**Aim of the exercise**.
Starting at the line that contains "from mathutils import Matrix, Vector" and stopping at the line that contains "bpy.context.scene.collection.objects.link(empty)", repeat every line exactly, the two end lines included, and nothing else.

### Data excerpt

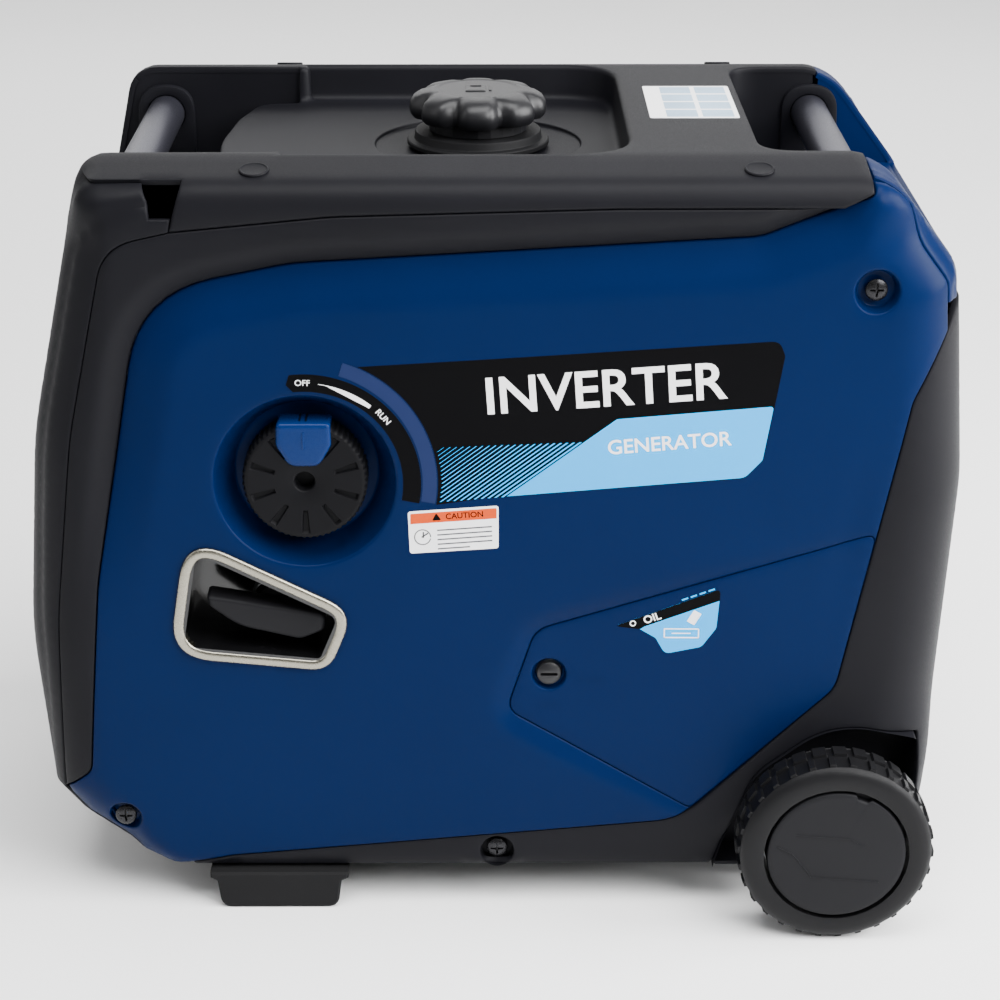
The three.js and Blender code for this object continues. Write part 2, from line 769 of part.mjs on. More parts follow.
function rearCover() {
  const outline = [
    [COVER_SEAM_X, REAR_COVER_Z, 0],
    [BEYOND_X, REAR_COVER_Z, 0],
    [BEYOND_X, BEYOND_Z, 0],
    [COVER_SEAM_X, BEYOND_Z, 0],
  ];
  const reach = COVER_SEAM_Y - GAP;
  const skin = shell.intersect(region(outline, -reach, reach));
  const walls = [-1, 1].map((side) => {
    const [low, high] = side < 0 ? [-BOSS_Y - RIB, -BOSS_Y] : [BOSS_Y, BOSS_Y + RIB];
    return region(outline, low, high).intersect(inner);
  });
  const floor = box(COVER_SEAM_X + GAP, BEYOND_X, -BOSS_Y - 2, BOSS_Y + 2, WELL_Z - WALL, WELL_Z);
  const tubeWay = bar("y", -TUBE_HALF - 2, TUBE_HALF + 2, [TUBE_REAR_X, TUBE_Z], TUBE_R + GAP, 24);
  return cut(join(skin, ...walls, floor.intersect(outer)), wellRear, tubeWay);
}

add("rear_cover", rearCover(), BLUE);

// ---------------------------------------------------------------- fuel tank and cap

function fuelTank() {
  const blank = planPrism(rectangle(-150, 78, -112, 112, 24), 376, 456);
  const hollow = planPrism(rectangle(-147, 75, -109, 109, 21), 379, 453);
  const neck = bar("z", 452, 466, [FILLER_X, 0], 27);
  const mouth = bar("z", 440, 480, [FILLER_X, 0], 24.5);
  return cut(join(blank, neck), hollow, mouth);
}

add("fuel_tank", fuelTank(), GREY);

function fillerRing() {
  const profile = [
    [29, DECK_Z + GAP],
    [46, DECK_Z + GAP],
    [46, DECK_Z + 3],
    [43, DECK_Z + 5],
    [33, DECK_Z + 5],
    [33, DECK_Z + 9],
    [29, DECK_Z + 9],
  ];
  return turned("z", profile, [FILLER_X, 0], 24);
}

add("filler_ring", fillerRing(), BLACK);

// The cap's core: a gasket disc over the neck and a stem in it.
function capCore() {
  const profile = [
    [0, 446],
    [22, 446],
    [22, DECK_Z + 9.5],
    [32, DECK_Z + 9.5],
    [32, DECK_Z + 16],
    [0, DECK_Z + 16],
  ];
  return turned("z", profile, [FILLER_X, 0], 24);
}

// The lobed grip shell over the core.
function capShell() {
  const lobes = 8;
  const outline = new THREE.Shape();
  const steps = lobes * 5;
  for (let i = 0; i < steps; i += 1) {
    const angle = (i / steps) * 2 * Math.PI;
    const notch = Math.max(0, Math.cos(lobes * angle)) ** 3 * 3.2;
    const radius = CAP_R - notch;
    const [x, y] = [radius * Math.cos(angle), radius * Math.sin(angle)];
    if (i === 0) outline.moveTo(x, y);
    else outline.lineTo(x, y);
  }
  outline.closePath();
  const grip = solid(extruded(outline, CAP_TOP_Z - 485).translate(FILLER_X, 0, 485));
  const dome = [
    [0, 480],
    [50, 480],
    [50, 495],
    [CAP_R - 2, 498.6],
    [CAP_R - 8, 501.5],
    [24, CAP_TOP_Z],
    [0, CAP_TOP_Z],
  ];
  const hollow = turned("z", [[0, 480], [36, 480], [36, 494], [0, 494]], [FILLER_X, 0]);
  const low = DECK_Z + 16 + GAP;
  const hub = turned("z", [[0, low], [14, low], [14, 496], [0, 496]], [FILLER_X, 0]);
  return join(cut(grip.intersect(turned("z", dome, [FILLER_X, 0], 48)), hollow), hub);
}

add("fuel_cap_core", capCore(), BLACK);
add("fuel_cap", capShell(), BLACK);

// ---------------------------------------------------------------- engine switch

const POINTER = [
  [DIAL_X - 13, DIAL_Z + 44, 0],
  [DIAL_X + 13, DIAL_Z + 44, 0],
  [DIAL_X + 11, DIAL_Z + 12, 9],
  [DIAL_X - 11, DIAL_Z + 12, 9],
];

function switchDial() {
  const profile = [
    [0, -150],
    [DIAL_R - 1, -150],
    [DIAL_R, -152],
    [DIAL_R, -166],
    [DIAL_R - 3, -169],
    [0, -169],
  ];
  const shaft = bar("y", -152, -120, [DIAL_X, DIAL_Z], 6, 20);
  const notch = sidePrism(POINTER, -175, -161.5);
  const dimple = bar("y", -175, -166, [DIAL_X, DIAL_Z], 4, 16);
  return cut(join(turned("y", profile, [DIAL_X, DIAL_Z], 36), shaft), notch, dimple);
}

function dialPointer() {
  const reach = bar("y", ...NEAR_SIDE, [DIAL_X, DIAL_Z], DIAL_R - 0.5, 36);
  return sidePrism(inset(POINTER, GAP), -171, -161.5 - GAP).intersect(reach);
}

function switchBody() {
  const block = sidePrism(rectangle(DIAL_X - 26, DIAL_X + 26, DIAL_Z - 24, DIAL_Z + 24, 6), -142, -104);
  const socket = bar("y", -150, -119, [DIAL_X, DIAL_Z], 6 + GAP, 20);
  return cut(block, socket);
}

add("switch_dial", switchDial(), BLACK);
add("dial_pointer", dialPointer(), BLUE);
add("switch_body", switchBody(), GREY);

// ---------------------------------------------------------------- recoil starter

const BEZEL_PROUD = 2.5;
const GRIP_X = -140;
const GRIP = [
  [-184, 227, 5],
  [-109, 208, 7],
  [-111, 196, 5],
  [-130, 192, 12],
  [-166, 207, 30],
];

function recoilBezel() {
  const low = -HALF_WIDTH - BEZEL_PROUD;
  const flange = sidePrism(RECESS, low, -HALF_WIDTH - GAP);
  const sleeve = sidePrism(inset(RECESS, 2.5 + GAP), -HALF_WIDTH - 1, -HALF_WIDTH + 7);
  return cut(join(flange, sleeve), sidePrism(inset(RECESS, 6), ...NEAR_SIDE));
}

function recoilCup() {
  const blank = sidePrism(inset(RECESS, 6 + GAP), -HALF_WIDTH - 1.5, CUP_FLOOR_Y);
  const hollow = sidePrism(inset(RECESS, 8.5), -REACH, CUP_FLOOR_Y - 2.5);
  return cut(blank, hollow, bar("y", ...NEAR_SIDE, [GRIP_X, ROPE_Z], 7, 20));
}

function recoilGrip() {
  const handle = sidePrism(GRIP, -167, -147);
  const boss = bar("y", -148, -134, [GRIP_X, ROPE_Z], 8, 20);
  return cut(join(handle, boss), bar("y", -142, -130, [GRIP_X, ROPE_Z], ROPE_R + GAP, 12));
}

function recoilRope() {
  return bar("y", -141, -2, [GRIP_X, ROPE_Z], ROPE_R, 10);
}

function recoilHousing() {
  const profile = [
    [8, -160],
    [74, -160],
    [74, -118],
    [70, -118],
    [70, -156],
    [8, -156],
  ];
  const can = turned("x", profile, [0, CRANK_Z], 24);
  const ropeWay = box(-151, -130, -90, 0, ROPE_Z - 6, ROPE_Z + 6);
  return cut(can, ropeWay);
}

function recoilReel() {
  const rim = REEL_R + 2 * ROPE_R + 2;
  const profile = [
    [6, -150],
    [rim, -150],
    [rim, -146.5],
    [REEL_R, -144],
    [REEL_R, -136],
    [rim, -133.5],
    [rim, -130],
    [6, -130],
  ];
  return turned("x", profile, [0, CRANK_Z], 24);
}

add("recoil_bezel", recoilBezel(), CHROME);
add("recoil_cup", recoilCup(), BLACK);
add("recoil_grip", recoilGrip(), RUBBER);
add("recoil_rope", recoilRope(), GREY);
add("recoil_housing", recoilHousing(), BLACK);
add("recoil_reel", recoilReel(), GREY);

// ---------------------------------------------------------------- engine and alternator

const SHAFT_R = 12;

function crankcase() {
  const block = sidePrism(
    [[-18, 62, 10], [146, 62, 10], [146, 238, 14], [-18, 238, 14]],
    -78,
    78,
  );
  const bore = bar("x", -30, 152, [0, CRANK_Z], SHAFT_R + GAP, 24);
  const sump = box(-8, 136, -62, 62, 40, 72);
  const dipstickHole = bar("y", -90, -66, [LOCK_X + 70, 118], 9 + GAP, 20);
  const legs = [-10, 124].map((x) => box(x, x + 14, -78, 78, FLOOR_Z + WALL + GAP, 70));
  return join(cut(block, bore, sump, dipstickHole), ...legs);
}

function cylinder() {
  const core = box(28, 108, 78 + GAP, 152, 158, 234);
  const fins = [];
  for (let y = 84; y < 146; y += 12) {
    fins.push(box(18, 118, y, y + 3, 148, 244));
  }
  return join(core, ...fins);
}

function stator() {
  const ring = turned("x", [[16, -104], [52, -104], [52, -66], [16, -66]], [0, CRANK_Z], 24);
  const teeth = [];
  const poles = 9;
  for (let i = 0; i < poles; i += 1) {
    const tooth = box(-102, -68, -6, 6, 48, 62);
    const moved = tooth.rotate([(i * 360) / poles, 0, 0]).translate([0, 0, CRANK_Z]);
    teeth.push(moved);
  }
  const foot = box(-66.5, -18 - GAP, -40, 40, CRANK_Z - 50, CRANK_Z + 50);
  const way = bar("x", -120, 0, [0, CRANK_Z], 16, 24);
  return cut(join(ring, ...teeth, foot), way);
}

// The bell carries the magnets, the fan and the crankshaft.
function rotor() {
  const bell = turned(
    "x",
    [[0, -116], [78, -116], [78, -70], [66, -70], [66, -108], [0, -108]],
    [0, CRANK_Z],
    24,
  );
  const shaft = bar("x", -112, 145, [0, CRANK_Z], SHAFT_R, 24);
  return join(bell, shaft);
}

function muffler() {
  const can = planPrism(rectangle(170, 256, -105, 105, 26), 160, 330);
  const hollow = planPrism(rectangle(173, 253, -102, 102), 163, 327);
  const pipe = bar("x", 248, 283, [60, 300], 18, 16);
  const bore = bar("x", 230, 300, [60, 300], 15, 16);
  const inlet = bar("x", 150, 174, [-40, 210], 14, 12);
  return cut(join(can.subtract(hollow), pipe, inlet), bore);
}

add("engine_crankcase", crankcase(), CAST);
add("engine_cylinder", cylinder(), CAST);
add("alternator_stator", stator(), STEEL);
add("alternator_rotor", rotor(), STEEL);
add("muffler", muffler(), STEEL);

function dipstick() {
  const y = -78;
  const at = [LOCK_X + 70, 118];
  const plug = bar("y", y - 24, y - GAP, at, 14, 12);
  return join(plug, bar("y", y - 2, y + 11, at, 9, 20));
}

add("oil_dipstick", dipstick(), BLACK);

function airCleaner() {
  const casing = sidePrism(rectangle(-110, 4, 252, 360, 12), 86, 150);
  const lid = sidePrism(rectangle(-106, 0, 256, 356, 10), 149, 156);
  return join(casing, lid);
}

function carburettor() {
  const body = box(-60, -22, 96, 136, 196, 236);
  const throat = bar("x", -22.5, 17, [116, 216], 12, 20);
  const bowl = bar("z", 176, 197, [-41, 116], 15, 20);
  const spout = bar("z", 235, 252 - GAP, [-41, 116], 12, 20);
  return join(body, throat, bowl, spout);
}

add("air_cleaner", airCleaner(), BLACK);
add("carburettor", carburettor(), CAST);

// ---------------------------------------------------------------- electrics

function inverterModule() {
  const base = box(-232, -206, -90, 110, 250, 400);
  const fins = [];
  for (let y = -86; y < 110; y += 24) {
    fins.push(box(-207, -180, y, y + 4, 250, 400));
  }
  return join(base, ...fins);
}

function battery() {
  const pack = planPrism(rectangle(-236, -170, -145, -15, 5), 62, 152);
  const posts = [-125, -35].map((y) => bar("z", 151, 160, [-215, y], 5, 16));
  return join(pack, ...posts);
}

add("inverter_module", inverterModule(), CAST);
add("battery", battery(), BLACK);

export default machine;
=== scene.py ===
"""Looks of a wheeled inverter generator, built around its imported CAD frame.

Lengths are millimetres in the CAD frame until make() turns them into metres. X runs from the control
panel (-) to the wheels (+), the service side with the recoil starter faces -Y, and Z is up.
"""

import json
import math

import bmesh
import bpy
import numpy as np
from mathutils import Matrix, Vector
from mathutils.geometry import delaunay_2d_cdt


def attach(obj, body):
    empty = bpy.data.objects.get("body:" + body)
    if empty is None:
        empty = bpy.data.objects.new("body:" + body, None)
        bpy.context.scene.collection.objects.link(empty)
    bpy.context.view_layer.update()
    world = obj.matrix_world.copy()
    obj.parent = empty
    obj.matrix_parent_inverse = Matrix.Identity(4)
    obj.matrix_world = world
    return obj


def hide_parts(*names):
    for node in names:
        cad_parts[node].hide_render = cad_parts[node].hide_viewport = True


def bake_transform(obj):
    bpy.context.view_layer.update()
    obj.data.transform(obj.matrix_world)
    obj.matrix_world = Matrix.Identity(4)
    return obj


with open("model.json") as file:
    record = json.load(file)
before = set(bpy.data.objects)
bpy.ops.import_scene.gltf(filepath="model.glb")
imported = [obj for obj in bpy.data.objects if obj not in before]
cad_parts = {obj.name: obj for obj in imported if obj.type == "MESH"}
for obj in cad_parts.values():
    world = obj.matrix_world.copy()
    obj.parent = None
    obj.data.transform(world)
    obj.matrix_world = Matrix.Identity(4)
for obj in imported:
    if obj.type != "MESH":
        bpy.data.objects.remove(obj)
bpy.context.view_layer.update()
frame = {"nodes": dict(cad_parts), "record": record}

MM = 0.001

# ---------------------------------------------------------------- driving dimensions

GAP = 0.3  # clearance along a seam
WALL = 4.0
HALF_WIDTH = 170.0
REAR_X = 295.0
FLOOR_Z = 26.0
RAIL_TOP_Z = 491.5
RAIL_INNER_Y = 127.0
RAIL_OUTER_Z = 482.5
WELL_Z = 424.0
COVER_SEAM_Y = 154.5
COVER_SEAM_X = 226.5
REAR_COVER_Z = 406.0
COWL_FOOT_Z = 77.5
DIAL_RIM_R = 55.5

# Centres on the service side, as (across, up).
DIAL = (-115.0, 297.0)
WHEEL = (217.0, 62.5)
LOCK = (36.0, 164.0)
ROPE = (-140.0, 208.8)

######

**Response**.
from mathutils import Matrix, Vector
from mathutils.geometry import delaunay_2d_cdt


def attach(obj, body):
    empty = bpy.data.objects.get("body:" + body)
    if empty is None:
        empty = bpy.data.objects.new("body:" + body, None)
        bpy.context.scene.collection.objects.link(empty)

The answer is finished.